* Written request *
Repeat every line below exactly as it reads.

▬▬▬▬▬▬

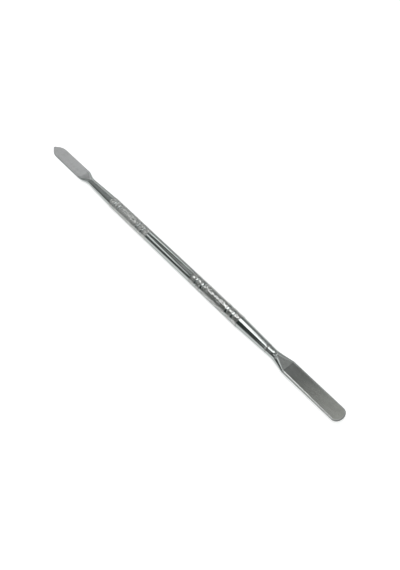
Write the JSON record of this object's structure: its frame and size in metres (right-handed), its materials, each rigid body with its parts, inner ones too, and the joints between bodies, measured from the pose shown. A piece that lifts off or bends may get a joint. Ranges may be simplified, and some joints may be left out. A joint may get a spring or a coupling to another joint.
{
  "type": "cuticle pusher",
  "caption": "Double-ended stainless steel cuticle pusher: flat round-nosed spatula at one end, pointed lancet blade at the other, slender knurled handle between.",
  "frame": {"origin": "middle of the tool: the centre of its bounding box, on the handle's axis", "axes": "+X along the handle towards the spatula's tip, +Z square to both blades' flats, +Y across the blades"},
  "size_m": [0.175, 0.0056, 0.0048],
  "materials": {
    "polished_steel": "bright polished stainless steel with a fine diamond knurl on the grip bands",
    "satin_steel": "satin ground stainless steel",
    "braze": "silver brazing alloy, polished flush with the steel"
  },
  "bodies": {
    "root": {"handle": "polished_steel", "spatula_end": "satin_steel", "lancet_end": "satin_steel", "spatula_braze": "braze", "lancet_braze": "braze"}
  },
  "joints": []
}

▬▬▬▬▬▬

* Written reply *
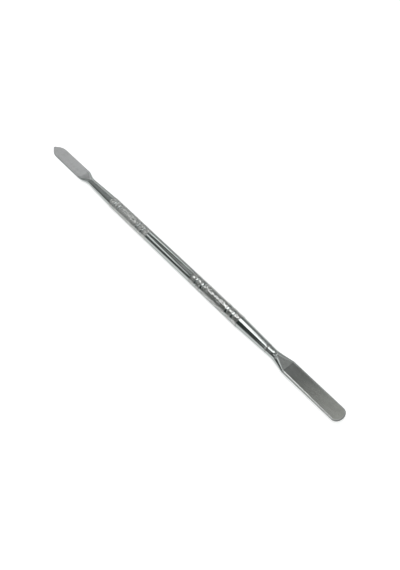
Write the JSON record of this object's structure: its frame and size in metres (right-handed), its materials, each rigid body with its parts, inner ones too, and the joints between bodies, measured from the pose shown. A piece that lifts off or bends may get a joint. Ranges may be simplified, and some joints may be left out. A joint may get a spring or a coupling to another joint.
{
  "type": "cuticle pusher",
  "caption": "Double-ended stainless steel cuticle pusher: flat round-nosed spatula at one end, pointed lancet blade at the other, slender knurled handle between.",
  "frame": {"origin": "middle of the tool: the centre of its bounding box, on the handle's axis", "axes": "+X along the handle towards the spatula's tip, +Z square to both blades' flats, +Y across the blades"},
  "size_m": [0.175, 0.0056, 0.0048],
  "materials": {
    "polished_steel": "bright polished stainless steel with a fine diamond knurl on the grip bands",
    "satin_steel": "satin ground stainless steel",
    "braze": "silver brazing alloy, polished flush with the steel"
  },
  "bodies": {
    "root": {"handle": "polished_steel", "spatula_end": "satin_steel", "lancet_end": "satin_steel", "spatula_braze": "braze", "lancet_braze": "braze"}
  },
  "joints": []
}